"Celebrating another woman's triumphs or success will never take away from your shine or glory. If anything, it'll add to it and create more light." Alexandra Elle
Women Are Supportive of Each Other But Not Often Enough Inside The Workplace
As humans, but especially as women, we experience joy and strength when we’re understood and supported by each other and when we know that others share in our experience and echo our voice. When we turn to the workplace, however, many women have experienced the opposite. It seems counterintuitive how much we depend upon and grow from female friendships in our personal lives and then turn on them at work.
Research abounds showing a very high percentage of women strongly preferring to work for a man rather than a woman. A survey conducted by the Workplace Bullying Institute showed that 40 percent of workplace bullies are women. Men don't seem to discriminate between men and women targets, whereas women bullies are more likely to bully other women.
Robin Ely, a researcher from Yale, whose work was intended to peel back the onion on why women’s office connections can become toxic, conducted research in law firms in which 95% of employees were male. Women in these male-dominated offices thought less of one another and offered weak support, if any. Female partners in those firms were “almost universally reviled." ”My most difficult relationship at work had been with a woman, but women had also given me the most amazing support,” Robin says. She doesn’t buy into either of the common stereotypes about women—that they are nurturing earth mamas or manipulative traitors. Instead, her hypothesis was simply that “women, like all human beings, respond to the situation they’re in.”

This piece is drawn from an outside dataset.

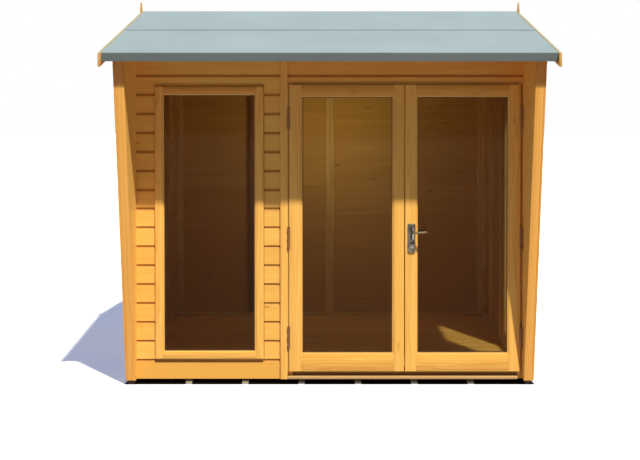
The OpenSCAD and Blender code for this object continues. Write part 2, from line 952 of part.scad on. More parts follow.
// Leaf of a hinge on the side toward +X of its pin, clear of the other leaf's knuckles
module hinge_leaf(first) {
    pitch = hinge_h / knuckle_count;
    for (n = [first : 2 : knuckle_count - 1])
        block([hinge_gap / 2 - leaf_t, -knuckle_r / 2, -hinge_h / 2 + n * pitch + butt_gap],
              [hinge_gap / 2, knuckle_r + leaf_ear, -hinge_h / 2 + (n + 1) * pitch - butt_gap]);
    block([hinge_gap / 2 - leaf_t, knuckle_r + leaf_ear / 2, -hinge_h / 2],
          [hinge_gap / 2, pin_ahead + door_t - leaf_setback, hinge_h / 2]);
}

// Arm that joins a knuckle to its leaf
module knuckle_arm(first) {
    pitch = hinge_h / knuckle_count;
    for (n = [first : 2 : knuckle_count - 1])
        block([pin_r + pin_gap + arm_gap, -knuckle_r / 2, -hinge_h / 2 + n * pitch + butt_gap],
              [hinge_gap / 2 - leaf_t + arm_root, knuckle_r / 2,
               -hinge_h / 2 + (n + 1) * pitch - butt_gap]);
}

// Half of a hinge that is screwed to the frame, with the pin
module frame_half() {
    mirror([1, 0, 0]) {
        knuckles(0, 0);
        knuckle_arm(0);
        hinge_leaf(0);
    }
    cylinder(r = pin_r, h = hinge_h - pin_short, center = true);
}

// Half of a hinge that is screwed to the door's edge
module door_half() {
    knuckles(1, pin_r + pin_gap);
    knuckle_arm(1);
    hinge_leaf(1);
}

// Places the three hinges of a door; side -1 is the left door
module at_hinges(side) {
    x = side < 0 ? left_pin_x : right_pin_x;
    for (z = hinge_zs)
        translate([x, pin_y, z])
            mirror([side > 0 ? 1 : 0, 0, 0])
                children();
}

module frame_hinges() {
    color("dimgray")
        for (side = [-1, 1])
            at_hinges(side)
                frame_half();
}

module left_door_hinges() {
    color("dimgray")
        at_hinges(-1)
            door_half();
}

module right_door_hinges() {
    color("dimgray")
        at_hinges(1)
            door_half();
}

// The left door's meeting stile is the narrower, so that both panes are alike
module left_door() {
    color("goldenrod")
        translate([left_door_x, door_y, door_z])
            sash(left_leaf_w, door_h, stile_w, stile_w - 2 * meet_shift, top_rail_h, bottom_rail_h,
                 door_t);
}

// The right-hand door is bored for the spindle and the key cylinder
module right_door() {
    color("goldenrod")
        difference() {
            translate([right_door_x, door_y, door_z])
                sash(right_leaf_w, door_h, stile_w, stile_w, top_rail_h, bottom_rail_h, door_t);
            lock_bore(lever_z, spindle_r + spindle_gap);
            lock_bore(lever_z - key_drop, key_r + butt_gap);
        }
}

// A bore through the door's closing stile
module lock_bore(z, r) {
    translate([lever_x, door_y - 1, z])
        rotate([-90, 0, 0])
            cylinder(r = r, h = door_t + 2);
}

module left_door_glass() {
    color("lightblue", 0.4)
        translate([left_door_x, door_y, door_z])
            pane(left_leaf_w, door_h, stile_w, stile_w - 2 * meet_shift, top_rail_h, bottom_rail_h,
                 door_t);
}

module right_door_glass() {
    color("lightblue", 0.4)
        translate([right_door_x, door_y, door_z])
            pane(right_leaf_w, door_h, stile_w, stile_w, top_rail_h, bottom_rail_h, door_t);
}

// Outer plate with its rounded corners, in (x, z) about the lever's axis
module plate_outline() {
    translate([0, -plate_rise])
        hull()
            for (x = [-1, 1], y = [-1, 1])
                translate([x * (plate_w / 2 - plate_corner), y * (plate_h / 2 - plate_corner)])
                    circle(r = plate_corner, $fn = hull_fn);
}

// Plates on both faces of the door and the key cylinder that passes through both
module handle_plates() {
    color("gray")
        translate([lever_x, door_y, lever_z])
            rotate([90, 0, 0]) {
                for (z = [0, -door_t - plate_t])
                    translate([0, 0, z])
                        difference() {
                            linear_extrude(height = plate_t)
                                plate_outline();
                            translate([0, 0, -1])
                                cylinder(r = neck_r + spindle_gap, h = plate_t + 2);
                        }
                translate([0, -key_drop, -door_t - plate_t - key_proud])
                    cylinder(r = key_r, h = door_t + 2 * (plate_t + key_proud));
            }
}

// One lever on its neck: z is its distance out from the door
module lever_half() {
    cylinder(r = neck_r, h = plate_t + lever_reach);
    hull() {
        translate([0, 0, plate_t + lever_reach])
            sphere(r = lever_r + lever_swell, $fn = hull_fn);
        translate([lever_len - lever_tip_r, 0, plate_t + lever_reach])
            sphere(r = lever_tip_r, $fn = hull_fn);
    }
}

// Both levers and the spindle that joins them through the door
module door_lever() {
    color("silver")
        translate([lever_x, door_y, lever_z])
            rotate([90, 0, 0]) {
                translate([0, 0, butt_gap])
                    lever_half();
                translate([0, 0, -door_t - butt_gap])
                    mirror([0, 0, 1])
                        lever_half();
                translate([0, 0, -door_t - spindle_reach])
                    cylinder(r = spindle_r, h = door_t + 2 * spindle_reach);
            }
}

floor_bearers();
floor_deck();
front_cladding();
front_framing();
header_cladding();
door_posts();
door_head();
door_sill();
cover_strip();
window_casing();
window_glass();
left_wall();
right_wall();
left_wall_framing();
right_wall_framing();
left_window_casing();
right_window_casing();
left_window_glass();
right_window_glass();
wing_linings();
wing_trims();
back_wall();
back_wall_framing();
back_strips();
roof_framing();
front_roof_boards();
back_roof_boards();
front_lower_felt();
front_upper_felt();
back_felt();
fascias();
left_bargeboards();
right_bargeboards();
finials();
frame_hinges();
left_door();
left_door_glass();
left_door_hinges();
right_door();
right_door_glass();
right_door_hinges();
handle_plates();
door_lever();
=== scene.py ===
"""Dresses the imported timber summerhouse: boards, joinery, felt roof, glass and door furniture.

Lengths are in metres. Timber is made board by board: a section is carried along each board, and the
board keeps its own grain coordinates and tone, which the stained-wood materials read. Places come
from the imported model's boxes, so the dressing follows the frame.
"""
import json
import logging
import math
from abc import ABC, abstractmethod
from collections.abc import Callable, Sequence
from dataclasses import dataclass, field
from enum import Enum

import bpy
import numpy as np
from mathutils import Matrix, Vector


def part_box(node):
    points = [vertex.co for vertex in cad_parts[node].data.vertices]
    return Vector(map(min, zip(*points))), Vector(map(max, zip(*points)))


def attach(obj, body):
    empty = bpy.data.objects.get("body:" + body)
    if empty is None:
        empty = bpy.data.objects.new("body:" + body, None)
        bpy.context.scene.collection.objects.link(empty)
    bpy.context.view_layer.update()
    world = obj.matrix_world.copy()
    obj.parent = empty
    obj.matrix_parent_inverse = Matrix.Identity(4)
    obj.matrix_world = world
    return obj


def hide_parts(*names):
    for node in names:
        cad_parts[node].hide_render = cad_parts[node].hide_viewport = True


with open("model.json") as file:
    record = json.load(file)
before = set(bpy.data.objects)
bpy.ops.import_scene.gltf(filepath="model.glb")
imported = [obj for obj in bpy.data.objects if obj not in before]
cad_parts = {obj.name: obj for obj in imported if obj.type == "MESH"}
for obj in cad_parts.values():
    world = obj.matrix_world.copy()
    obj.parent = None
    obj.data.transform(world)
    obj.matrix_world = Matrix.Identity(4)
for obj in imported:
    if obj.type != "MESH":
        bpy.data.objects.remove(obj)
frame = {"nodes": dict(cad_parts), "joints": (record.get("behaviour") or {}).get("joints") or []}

log = logging.getLogger("summerhouse")
MM = 0.001
# Turns (along, across, out) arrays into points in the frame.
Place = Callable[[np.ndarray, np.ndarray, np.ndarray], np.ndarray]
# Gives where a wall starts or ends, or how high a roof plane is, for an array of places.
Edge = Callable[[np.ndarray], np.ndarray]
# Moves finished points, such as a cut along a slope.
Cut = Callable[[np.ndarray], np.ndarray]
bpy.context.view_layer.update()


class Body(Enum):
    """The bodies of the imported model."""

    HOUSE = "house"
    LEFT_DOOR = "left_door"
    RIGHT_DOOR = "right_door"
    LEVER = "door_lever"


class Slot(Enum):
    """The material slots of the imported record."""

    CLADDING = "cladding"
    JOINERY = "joinery"
    FRAMING = "framing"
    FLOOR = "floor"
    BEARER = "bearer"
    ROOF_BOARDS = "roof_boards"
    FELT = "felt"
    GLASS = "glass"
    HINGE = "hinge_steel"
    HANDLE = "handle_metal"


class Run(Enum):
    """Which way an upright or level board runs."""

    X = 0
    Y = 1
    Z = 2


def cad(node: str) -> tuple[np.ndarray, np.ndarray]:
    """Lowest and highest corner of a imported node."""
    low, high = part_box(node)
    return np.array(low), np.array(high)


# ---------- colours and node trees ----------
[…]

The Workplace Environment Plays a Big Role in How Women Interact
A strong body of research supports this finding. What is sometimes called “queen-bee” behavior arises under certain circumstances—like when a woman believes that the path to success is so narrow, she can barely squeeze through herself, let alone try to bring others along with her. Every industry, company culture, and level of competition is different but universally it is agreed that a women’s career path has more barriers than a man’s. And to have a woman standing in your way is disheartening.

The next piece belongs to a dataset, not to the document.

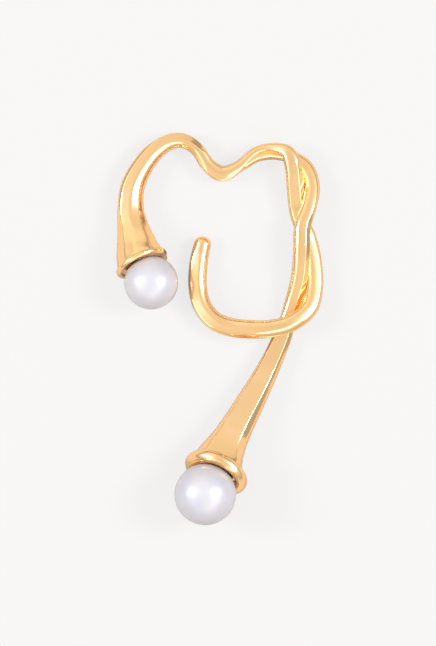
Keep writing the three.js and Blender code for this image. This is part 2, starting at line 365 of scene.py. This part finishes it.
def plainMesh(thing):
    # the evaluated object as a mesh of its own, with the object thrown away
    bpy.context.view_layer.update()
    graph = bpy.context.evaluated_depsgraph_get()
    mesh = bpy.data.meshes.new_from_object(thing.evaluated_get(graph))
    bpy.data.objects.remove(thing)
    return mesh


def combine(thing, other, operation):
    # a closed solid joined with another, or cut by it, with the other thrown away
    step = thing.modifiers.new(operation, "BOOLEAN")
    step.solver = "MANIFOLD"
    step.operation = operation
    step.object = other
    mesh = plainMesh(thing)
    bpy.data.objects.remove(other)
    return addObject(mesh.name, mesh)


def loftedStrand(name, strand, material):
    centre, spine = spineOf(strand)
    points = bpy.data.meshes.new(name + "Spine")
    points.vertices.add(len(centre))
    points.vertices.foreach_set("co", (centre + toFrame).ravel())
    for key, values in spine.items():
        kind, part = ("FLOAT", "value") if values.ndim == 1 else ("FLOAT_VECTOR", "vector")
        attribute = points.attributes.new(key, kind, "POINT")
        attribute.data.foreach_set(part, values.ravel().astype(np.float32))
    thing = addObject(name, points)
    loft = thing.modifiers.new("loft", "NODES")
    loft.node_group = loftTree(len(strand["flats"]))
    inputs = {"Rings": len(centre), "Sides": strand["sides"], "Material": material}
    for item in loft.node_group.interface.items_tree:
        if item.in_out == "INPUT" and item.name in inputs:
            loft[item.identifier] = inputs[item.name]
    return addObject(name, plainMesh(thing))


# what the two cups share, with lengths in mm
cupSizes = {
    "sides": 160,
    "lipSides": 24,
    "bowlStep": 6,           # degrees between the rings of the dish
    "flare": 1.05,           # how much the hole widens from the dish to the front of the lip
    "seatGap": 0.1,          # round the pearl
    "seatRings": 48,
}

# the wire that holds each pearl, and the blind hole that it goes into, with lengths in mm
pegSizes = {
    "radius": 0.4,
    "inMetal": 1.5,
    "inPearl": 2.4,
    "gap": 0.3,              # round the wire in its hole, and past its end
    "sides": 32,
    "holeStart": -2,         # from the mouth, well clear of the pearl
    "holeSides": 48,
}

pearlSizes = {
    "segments": 128,
    "rings": 64,
}

# edges sharper than this stay crisp, and the rest are shaded smooth
sharpAngle = math.radians(24)


def mouthOf(cup, strand):
    # the middle of a cup's mouth, and the way it faces
    outward = direction(math.radians(cup["heading"]), math.radians(cup["rise"]))
    rows = strand["rows"]
    return Vector((rows["x"][0], rows["y"][0], rows["z"][0])) * mm + toFrame, outward


def pearlMiddle(cup, strand):
    middle, outward = mouthOf(cup, strand)
    return middle + outward * cup["seat"] * mm


def circleAngles(count):
    return [2 * math.pi * k / count for k in range(count)]


def turned(name, profile, middle, outward, sides, material, loop=False):
    # a solid whose profile, of radius and height in mm, is turned round the cup's axis
    mesh = bpy.data.meshes.new(name)
    shape = bmesh.new()
    axis = Vector((0, 0, 1)).rotation_difference(outward).to_matrix()
    columns = []
    for radius, height in profile:
        if radius == 0:
            columns.append([shape.verts.new(axis @ Vector((0, 0, height * mm)) + middle)] * sides)
            continue
        ring = [Vector((radius * math.cos(a), radius * math.sin(a), height)) for a in circleAngles(sides)]
        columns.append([shape.verts.new(axis @ corner * mm + middle) for corner in ring])
    pairs = list(zip(columns, columns[1:]))
    if loop:
        pairs.append((columns[-1], columns[0]))
    for first, second in pairs:
        for k in range(sides):
            corners = [first[k], first[(k + 1) % sides], second[(k + 1) % sides], second[k]]
            shape.faces.new(list(dict.fromkeys(corners)))
    bmesh.ops.recalc_face_normals(shape, faces=shape.faces)
    shape.to_mesh(mesh)
    shape.free()
    mesh.materials.append(material)
    mesh.shade_smooth()
    return addObject(name, mesh)


def ballProfile(radius, bands):
    angles = [math.pi * k / bands for k in range(bands + 1)]
    inside = [(radius * math.sin(a), -radius * math.cos(a)) for a in angles[1:-1]]
    return [(0, -radius)] + inside + [(0, radius)]


def rodProfile(radius, start, end):
    return [(0, start), (radius, start), (radius, end), (0, end)]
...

Getting to the root causes of this long-standing situation will take systemic change. What is not complex, however, is for each of us who believe in the power of support to begin now to make a difference for women in our workplaces. Imagine a line of women cheering you on in the race!
Ways to Show Support for Women in the Workplace
Here are some ways we can all (men and women) show and extend genuine support for women in the workplace.
Listen to her story.
Be available, be present. Be authentic. If you aren’t, she will know it. It's human to feel competitive sometimes; jealousy is a normal feeling. Yet if we can be aware of these negative emotions, we can offer ourselves as a powerful ally to another woman.
Celebrate one another.
Humans, and especially women, thrive on encouragement and positive reinforcement. Bring the best version of yourself to the party! You will be free and open to offer kindness, joy and generosity as you celebrate together.

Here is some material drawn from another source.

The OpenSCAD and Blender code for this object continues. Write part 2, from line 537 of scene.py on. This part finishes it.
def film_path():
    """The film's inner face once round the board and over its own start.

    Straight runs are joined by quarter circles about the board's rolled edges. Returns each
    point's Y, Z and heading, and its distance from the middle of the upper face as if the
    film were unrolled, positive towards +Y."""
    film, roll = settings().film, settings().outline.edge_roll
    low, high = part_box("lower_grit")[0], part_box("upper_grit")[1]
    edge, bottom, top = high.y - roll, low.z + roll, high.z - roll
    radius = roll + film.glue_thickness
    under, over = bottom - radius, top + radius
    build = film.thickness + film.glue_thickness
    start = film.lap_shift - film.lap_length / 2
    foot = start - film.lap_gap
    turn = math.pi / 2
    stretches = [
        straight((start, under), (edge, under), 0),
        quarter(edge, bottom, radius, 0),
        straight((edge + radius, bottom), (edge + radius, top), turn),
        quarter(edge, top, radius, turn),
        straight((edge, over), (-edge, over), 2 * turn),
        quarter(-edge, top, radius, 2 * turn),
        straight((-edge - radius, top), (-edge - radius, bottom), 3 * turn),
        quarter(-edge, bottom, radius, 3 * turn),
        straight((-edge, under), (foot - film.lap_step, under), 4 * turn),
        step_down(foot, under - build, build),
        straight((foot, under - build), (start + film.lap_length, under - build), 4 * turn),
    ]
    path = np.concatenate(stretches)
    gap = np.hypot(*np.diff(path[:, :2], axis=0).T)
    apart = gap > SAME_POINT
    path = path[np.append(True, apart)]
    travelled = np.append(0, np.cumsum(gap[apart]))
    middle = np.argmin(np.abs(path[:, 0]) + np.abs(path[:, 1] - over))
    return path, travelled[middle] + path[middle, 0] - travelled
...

Treat others the way you wish to be treated.
While this is a simple concept, it maybe not always so simple to affect. Remember the golden rule, and you can’t go wrong when you reach out to support her.
Stay accountable for her and for yourself.
When you’re showing support to someone, helping them stay accountable to their goals is important for them and for you. It keeps them on track and it keeps you in encouragement. Even when it may be easy to slip into a little jealousy, what you’ll find is that support feels good. And stay accountable to your goals and ambitions. If you are in direct competition with another woman for a promotion or a job, we aren’t saying to step down or step back. Go for it. Give it your all. Just don’t push her down or step on her to get there.
Build you up while building her up.
Helping other women is in your own best interest too. There are too few examples of women in leadership and frankly in the workforce. So the more women succeed, the better off they will be to help each other. And the opposite is true, the more we beat each other down, the less advocates we will have in tough environments. You never know where your next job referral or job offer will come from.
Find Spaces That Truly Support Women's Workplace Success
If you are in a toxic situation and are being bullied by a woman, we're sorry to hear it. As Madeleine Albright says, “There is a special place in hell for women who don't help other women." It is a very difficult and complicated situation that is rooted in power or using fear to gain power. Many of us have had our own experiences with this, and we learned to survive and thrive by our own rules.